• _EXERCISE INSTRUCTIONS_
Among the lines of data below, reproduce only those from the one with "More parts follow." through the one with "the seat's plan.", exactly as they stand, both ends included.

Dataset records
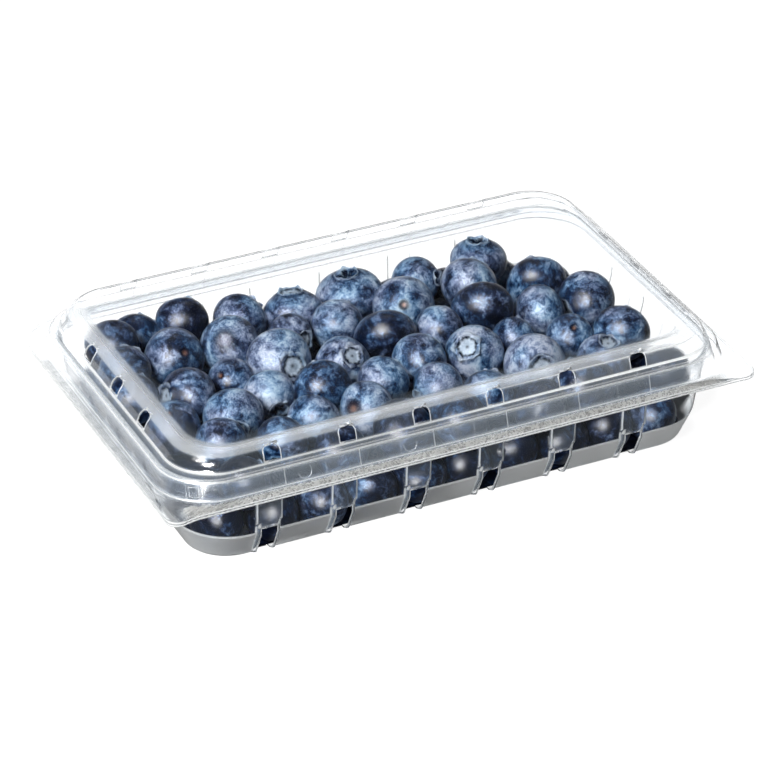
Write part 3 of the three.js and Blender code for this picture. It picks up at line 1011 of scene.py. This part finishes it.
def fillEdges(top, topRadius, pos, radius, rng):
    # small berries in the gaps that are left along the walls
    spots = [(x, side * heap["outerY"], z) for side, heights in ((-1, "frontHeights"), (1, "backHeights"))
             for x in range(-72, 73, 3) for z in heap[heights]]
    spots += [(side * heap["outerX"], y, z) for side in (-1, 1) for y in range(-36, 37, 3)
              for z in heap["endHeights"]]
    for spot in rng.permutation(np.array(spots, float)):
        size = rng.uniform(*heap["smallRadius"])
        place = insideWalls(spot[None], np.array([size]))
        every = np.concatenate([top, pos])
        depth = np.concatenate([topRadius, radius]) + size - np.linalg.norm(every - place, axis=1)
        if depth.max() < heap["squeeze"] and not showing(place, np.array([size]), top, topRadius)[0]:
            pos, radius = np.concatenate([pos, place]), np.append(radius, size)
    return pos, radius


def lowStart():
    # the layers' grids without their front edge, and after them the row along the front that stays
    start = []
    for layer, (z, rows, perRow, reachX, reachY) in enumerate(heap["layers"]):
        for row in range(rows):
            for i in range(perRow):
                along = min((i + 0.5 * ((row + layer) % 2)) / (perRow - 0.75) * 2 - 1, 1)
                across = row / (rows - 1) * 2 - 1
                start.append((along * reachX, across * reachY, z))
    start = [place for place in start if place[2] > heap["upperZ"] or place[1] > heap["frontEdge"]]
    count, reach, y, z = heap["frontRow"]
    return start, [(x, y, z) for x in np.linspace(-reach, reach, count)] + [heap["rightEnd"]]


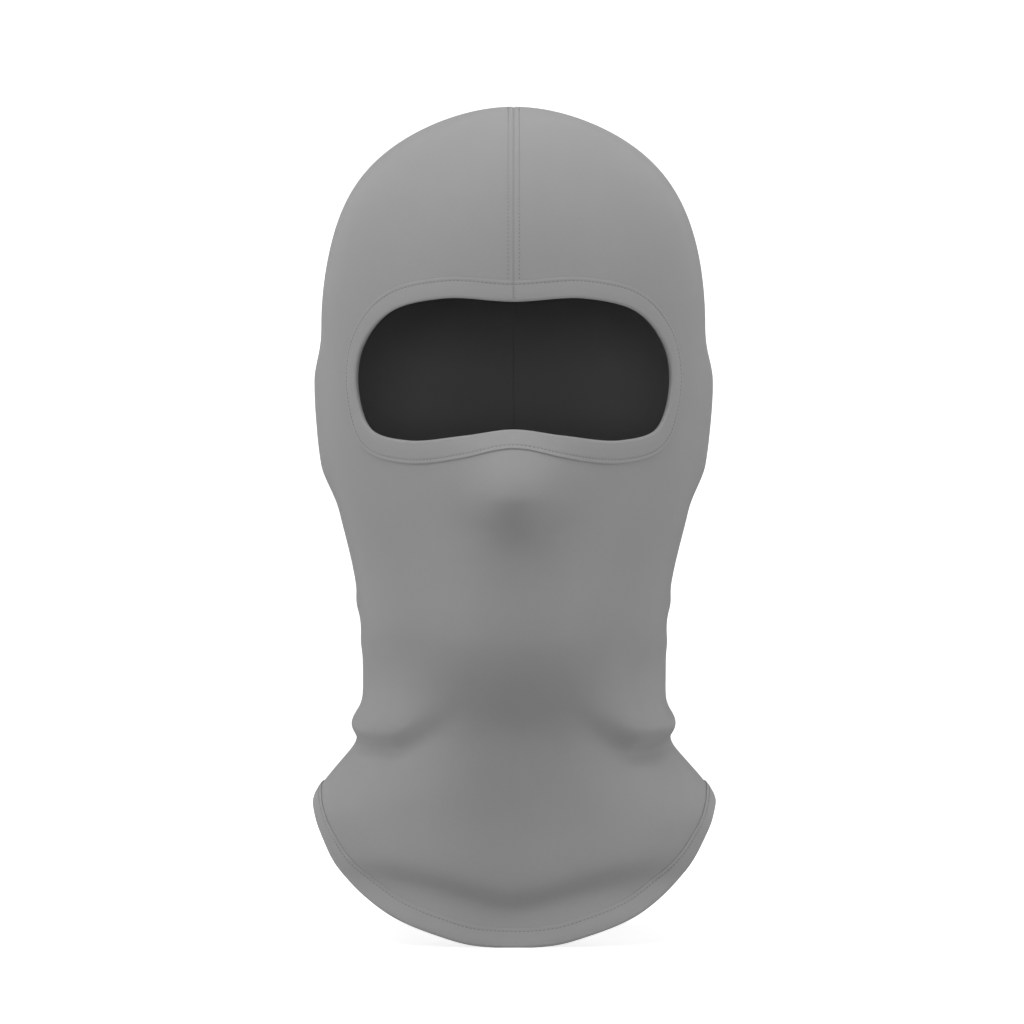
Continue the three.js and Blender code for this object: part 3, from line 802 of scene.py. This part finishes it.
eye_band = sweep("eye_band_binding", eye, BAND_SECTION, band_relief)
stand_in(eye_band, "eye_band")
neck_band = sweep("neck_band_binding", neck, BAND_SECTION, band_relief)
stand_in(neck_band, "neck_band")

ELASTIC_SECTION = rounded([(1.9, -0.3), (4.1, -0.3), (4.1, -1.2), (1.9, -1.2)], 0.25)
elastic = sweep("eye_band_elastic", eye, ELASTIC_SECTION)
stand_in(elastic, "eye_elastic")


# Heights of the stitches above the cloth
BAND_STITCH_HEIGHT = 0.5
JOIN_STITCH_HEIGHT = 0.38
TOPSTITCH_HEIGHT = -0.06
SEAM_STITCH_HEIGHT = -0.42
LINING_STITCH_HEIGHT = -1.45


def band_row(name, edge, node):
    """The row of stitches along a band."""
    line = walk(edge["points"], edge["headings"], BAND_STITCH_AT * edge["widen"])
    normals = normal_at(line)
    line = np.concatenate([line, line[:1]]) + BAND_STITCH_HEIGHT * np.concatenate([normals, normals[:1]])
    normals = np.concatenate([normals, normals[:1]])
    return stand_in(stitches(name, line, normals, BAND_STITCH), node)


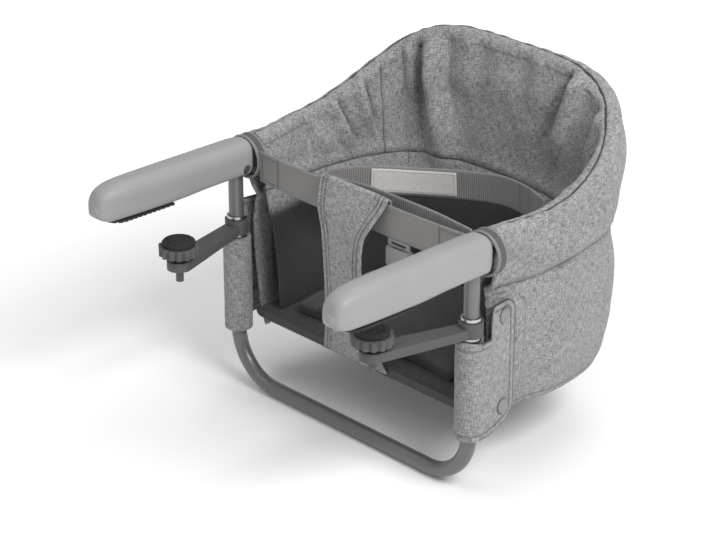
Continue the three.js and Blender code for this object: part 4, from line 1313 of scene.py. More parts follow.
        paint = np.clip(paint + 0.9 * (row < 3) + 0.5 * (row == 3) + 0.95 * under, 0, 0.95)
        thick = mix(self.cloth, 5.4, smooth(drop / 20))
        middle = offset - lift + thick / 2 * (row >= roll)
        split = roll - 1 + upper
        parts = []
        for name, keep, tuck in (("seat_lower_lining", slice(split - 2, rows), 2.4 * (row <= split)),
                                 ("seat_upper_lining", slice(0, split + 1), 0.0)):
            skin = Skin()
            skin.add_sheet(s.at(middle + tuck, z)[keep], thick[keep], paint[keep], cloth=grain[keep])
            parts.append(skin.build(name, Finish.LINING))
        return parts[0], parts[1]

    def slab(self, levels: Sequence[tuple[float, float]], front: float, count: int,
             full: bool) -> Points:
        """Rings with the seat's plan.

        Args:
            levels: inset and height of each ring.
            front: where the straight front edge lies.
            count: stations round the curve.
            full: whether the back stands out as the wall does.

        Returns:
            The rings, each closed along the front by a straight row of points.
        """
        s = self.plan.stations(np.linspace(0, 1, count), front)
        out = self.plan.fullness(s) if full else np.zeros(count)
        rings = []
        for inset, z in levels:
            curve = s.at(out - inset, np.full(count, z))
            straight = mix(curve[-1], curve[0], np.linspace(0, 1, count // 3)[1:-1, None])
            rings.append(np.concatenate([curve, straight]))
        return np.array(rings)

    def base(self) -> Piece:
        """The stiff board in its cloth cover, with a rounded edge and a stitched fold underneath.

        Its section is a quarter circle above and a quarter ellipse below, and small random waves move
        the lower rings.

        Returns:
            The piece.
        """
        inset, edge, bead, deep = 15.2, 8.0, 2.4, 6.6
        front, count = 12.0, 181
        top = SEAT_FLOOR + bead + deep
        turn = np.linspace(0, np.pi / 2, 7)
        levels = [(inset + bead * (1 - math.sin(a)), top - bead * (1 - math.cos(a))) for a in turn]
        levels += [(inset + edge * (1 - math.cos(a)), top - bead - deep * math.sin(a)) for a in turn[1:]]
        rings = self.slab(levels, front, count, True)
        row = np.arange(len(levels))[:, None]
        rings[..., 2] += 0.35 * ripple(*rings.shape[:2], (2, 30), 31) * (row > 6)
        skin = Skin()
        skin.add_loft(rings, 0.15 * (row == len(levels) - 1))
        stitch = self.slab([(inset + edge + 7, SEAT_FLOOR - 0.05)], front, count, True)[0]
        add_stitches(skin, stitch, np.tile([0.0, 0.0, -1.0], (len(stitch), 1)), 1, 4.2)
        return skin.build("seat_base_cover", Finish.SEAT, Finish.THREAD)

    def pad(self) -> Piece:
        """The cushion: remeshed, swollen by a cloth simulation and laid flat on the board.

        The pressure's movement is capped at 5 mm, and the cushion is kept above the board and below the
        belt. Its seam is a bell of the height.

        Returns:
            The piece.
        """
        low, tall, voxel, most = SEAT_FLOOR + 9.4, 19.0, 5 * MM, 5 * MM
        section = ((57, 0.6), (52, 4), (51.5, 8), (56, 12.4), (66, 14.6), (84, 16))
        levels = [(inset, low + up) for inset, up in section]
        skin = Skin()
        skin.add_loft(self.slab(levels, 30.0, 121, False))
        piece = skin.build("seat_cushion", Finish.SEAT)
        remesh = piece.modifiers.new("even", "REMESH")
        remesh.mode, remesh.voxel_size = "VOXEL", voxel
        settle(piece)
        place = rest = coordinates(piece.data)
        self.swell(piece)
        moved = coordinates(piece.data) - rest
        far = np.linalg.norm(moved, axis=1, keepdims=True)
        place = rest + moved * np.minimum(1, most / np.maximum(far, 1e-9))
        place[:, 2] = np.clip(place[:, 2], low * MM, (low + tall) * MM)
        mesh = piece.data
        mesh.vertices.foreach_set("co", single(place))
        loops = np.zeros(len(mesh.loops), np.int32)
        mesh.loops.foreach_get("vertex_index", loops)
        layer = mesh.uv_layers.get(CLOTH_MAP) or mesh.uv_layers.new(name=CLOTH_MAP)
        layer.uv.foreach_set("vector", single(place[loops][:, :2]))
        paint_seams_and_shade(mesh, 0.6 * bell(place[:, 2] / MM - low - 8.5, 1.6))
        mesh.polygons.foreach_set("use_smooth", np.ones(len(mesh.polygons), bool))
        if not mesh.materials:
            mesh.materials.append(Finish.SEAT.material)
        finer = piece.modifiers.new("finer", "SUBSURF")
        finer.levels = finer.render_levels = 1
        return piece

    @staticmethod
    def swell(piece: Piece) -> None:
        """Blows a piece up by a short cloth simulation with pressure and no gravity.

        Args:
            piece: the closed piece, whose mesh the result replaces.
        """
        frames = 20
        cloth = piece.modifiers.new("swell", "CLOTH")
        cloth.settings.use_pressure = True
        cloth.settings.uniform_pressure_force = 3.0
        cloth.settings.effector_weights.gravity = 0.0
        cloth.settings.tension_stiffness = cloth.settings.compression_stiffness = 8.0
        cloth.point_cache.frame_start, cloth.point_cache.frame_end = 1, frames
        for step in range(1, frames + 1):
            bpy.context.scene.frame_set(step)
        settle(piece)
        bpy.context.scene.frame_set(1)

    def assemble(self) -> None:
        """Builds the pieces, which ride on the seat. What hangs below the waist's seam gets a mesh of
        its own.
        """
        pouch, band = self.shell()
        lower, upper = self.lining()
        for piece, node, fill in ((pouch, "seat_shell", 0.4), (lower, "seat_lining", 0.5),
                                  (self.base(), "seat_base", 0.8), (self.pad(), "seat_pad", 0.7)):
            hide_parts(node)
            crumple(piece)
        for piece, node in ((band, "seat_shell"), (upper, "seat_lining")):
            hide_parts(node)
            ride_on(piece, SEAT)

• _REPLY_
Continue the three.js and Blender code for this object: part 4, from line 1313 of scene.py. More parts follow.
        paint = np.clip(paint + 0.9 * (row < 3) + 0.5 * (row == 3) + 0.95 * under, 0, 0.95)
        thick = mix(self.cloth, 5.4, smooth(drop / 20))
        middle = offset - lift + thick / 2 * (row >= roll)
        split = roll - 1 + upper
        parts = []
        for name, keep, tuck in (("seat_lower_lining", slice(split - 2, rows), 2.4 * (row <= split)),
                                 ("seat_upper_lining", slice(0, split + 1), 0.0)):
            skin = Skin()
            skin.add_sheet(s.at(middle + tuck, z)[keep], thick[keep], paint[keep], cloth=grain[keep])
            parts.append(skin.build(name, Finish.LINING))
        return parts[0], parts[1]

    def slab(self, levels: Sequence[tuple[float, float]], front: float, count: int,
             full: bool) -> Points:
        """Rings with the seat's plan.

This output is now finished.